• **Instruction**:
Pull each line holding the word "joints" from the data.

===== Provided data =====

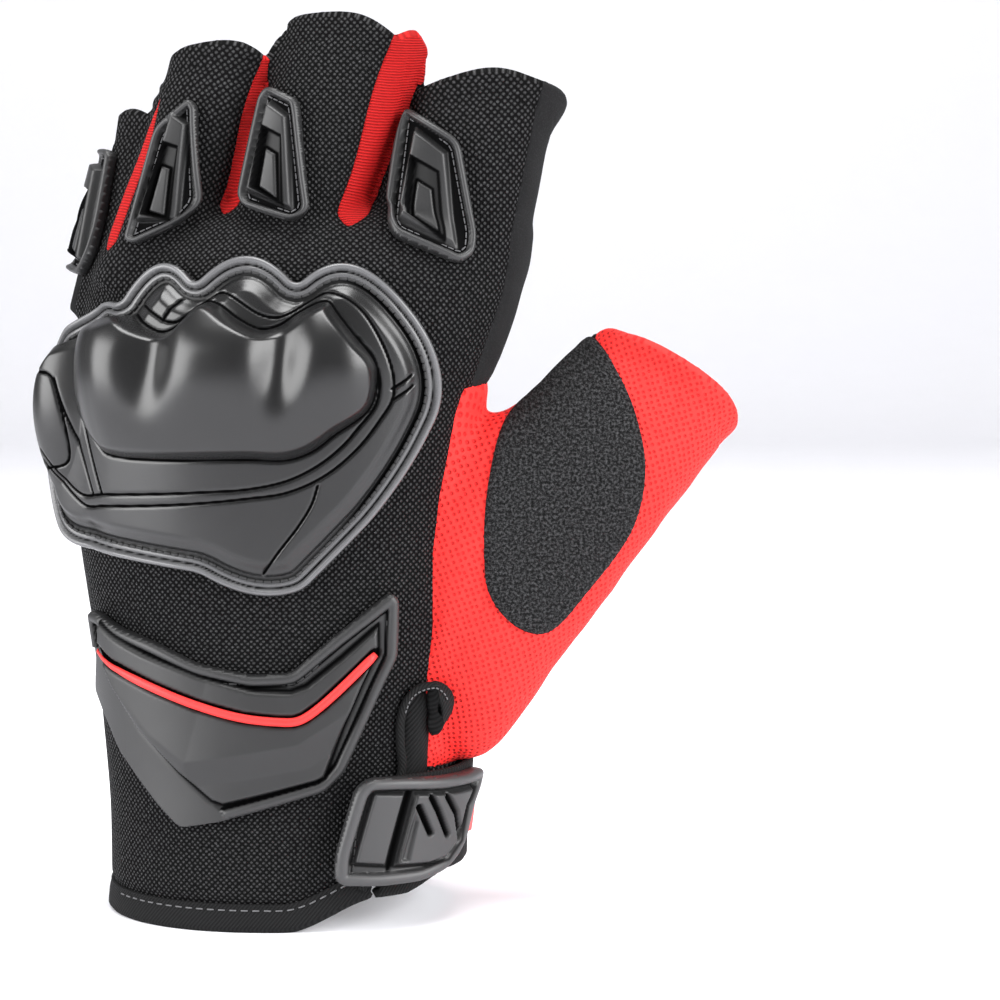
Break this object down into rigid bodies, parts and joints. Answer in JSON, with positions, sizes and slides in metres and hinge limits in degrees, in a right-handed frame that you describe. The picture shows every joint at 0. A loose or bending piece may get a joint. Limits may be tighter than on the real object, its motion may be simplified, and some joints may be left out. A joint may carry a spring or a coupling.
{
  "type": "riding glove",
  "caption": "Left-hand fingerless riding glove with moulded knuckle, finger and wrist guards, red mesh thumb, suede palm and a wrist strap.",
  "frame": {"origin": "centre of the cuff's opening, on the plane that the cuff stands on", "axes": "+Z from cuff to fingertips, +X towards the thumb, -Y out of the back of the hand"},
  "size_m": [0.1467, 0.0573, 0.1881],
  "materials": {
    "knit": "matt black knit mesh with a raised honeycomb texture",
    "mesh": "red air mesh with small dimples",
    "rib": "red ribbed side strip",
    "suede": "black synthetic suede",
    "moulded": "black moulded guard, satin to gloss",
    "rubber": "dark grey moulded rubber, satin",
    "tape": "black woven binding tape",
    "terry": "speckled dark grey looped terry",
    "foam": "soft closed-cell foam",
    "inlay": "red moulded inlay"
  },
  "bodies": {
    "hand": {"back_panel": "knit", "palm_panel": "suede", "thumb_gusset": "mesh", "knuckle_guard": "moulded", "knuckle_foam": "foam", "wrist_guard": "rubber", "wrist_guard_stripe": "inlay", "cuff_binding": "tape", "slit_binding": "tape", "pull_loop": "tape", "wrist_gusset": "knit", "loop_patch": "terry", "palm_pad_thumb": "foam", "palm_pad_heel": "foam", "palm_pad_outer": "foam"},
    "fingers": {"index_back": "knit", "middle_back": "knit", "ring_back": "knit", "little_back": "knit", "index_palm": "suede", "middle_palm": "suede", "ring_palm": "suede", "little_palm": "suede", "fourchette_index_middle": "rib", "fourchette_middle_ring": "rib", "fourchette_ring_little": "rib", "guard_index": "moulded", "guard_middle": "moulded", "guard_ring": "moulded", "guard_little": "moulded"},
    "thumb": {"thumb_back": "mesh", "thumb_palm": "suede", "thumb_terry_patch": "terry", "thumb_binding": "tape"},
    "strap": {"strap_band": "tape", "strap_face": "rubber", "strap_tag": "inlay"},
    "strap_end": {"strap_tab": "rubber", "hook_patch": "terry"}
  },
  "joints": [
    {"name": "finger_flex", "type": "hinge", "parent": "hand", "child": "fingers", "pos_m": [0, 0.009, 0.1365], "axis": [-0.9976, 0.0698, 0], "range_deg": [0, 50]},
    {"name": "thumb_swing", "type": "hinge", "parent": "hand", "child": "thumb", "pos_m": [0.043, 0.008, 0.07], "axis": [0, 0, 1], "range_deg": [0, 40]},
    {"name": "strap_open", "type": "hinge", "parent": "hand", "child": "strap", "pos_m": [0.0165, -0.0262, 0.021], "axis": [0, 0, -1], "range_deg": [0, 60]},
    {"name": "tab_peel", "type": "hinge", "parent": "strap", "child": "strap_end", "pos_m": [0.0415, 0.012, 0.021], "axis": [0, 0, -1], "range_deg": [0, 110]}
  ]
}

=====

• **Task answer**:
Break this object down into rigid bodies, parts and joints. Answer in JSON, with positions, sizes and slides in metres and hinge limits in degrees, in a right-handed frame that you describe. The picture shows every joint at 0. A loose or bending piece may get a joint. Limits may be tighter than on the real object, its motion may be simplified, and some joints may be left out. A joint may carry a spring or a coupling.
  "joints": [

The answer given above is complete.